Jesus’ neighbors and classmates LIKED Jesus, too. He grew in favor with human beings by NOT being a show-off. When he played on his neighborhood team, he did not always take the open shot -- he passed, too, because it is part of the game. He did not hit a home run in the stickball game every time he came to bat, because he did not always use the power that was available to him as the Son of God. He didn’t need to, because being fastest or best at anything does not win forgiveness of sins or eternal salvation.

YOU would have liked the 12-year-old, junior high Jesus. You would have liked living down the street from Jesus, who became the carpenter’s apprentice in the woodworking shop. You would have liked his honest answers about when the job would be done and what the fair price for the work is. You would have liked him because God his heavenly Father liked what he was doing, and the people who knew him liked it too.

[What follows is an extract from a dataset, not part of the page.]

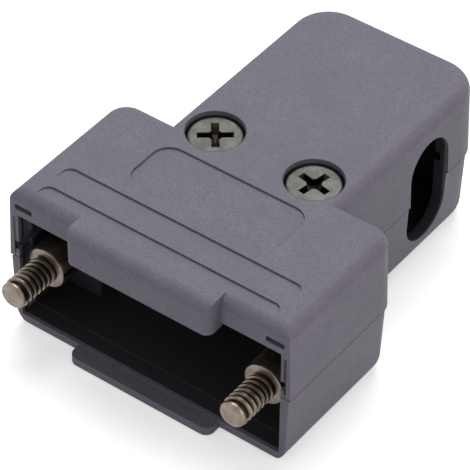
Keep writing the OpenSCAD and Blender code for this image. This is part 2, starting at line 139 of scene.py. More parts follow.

After this story, the Holy Spirit pushed the fast forward button, and races ahead about 18 years – all the way forward to Jesus’ Baptism and his ministry of mercy and teaching. We like today’s story of Jesus the junior higher, and most of us would have liked a few more stories about Jesus the second-grader or Jesus the playmate and friend, or Jesus crafting wood in the shop. But the New Testament Gospels are not biographies of Jesus life on earth. They hit the highpoints and move us quickly to the critical part, where Jesus explains and applies the Law, and then blows us away with the Good News. The Gospels contain more details about the last seven days or his life than they tell us about the other 33 years. The Word of God is powerfully clear in proclaiming all that God has done for you.

The record of what Jesus did, is enough. He was born for you. He grew up for you. He kept the law for you. He suffered, died, and was buried for you. Your sins are forgiven and heaven is won for you. He rose for you.

Jesus loved to be in His father’s house. He loved to be about his Father’s business. And so do we. Amen? Amen.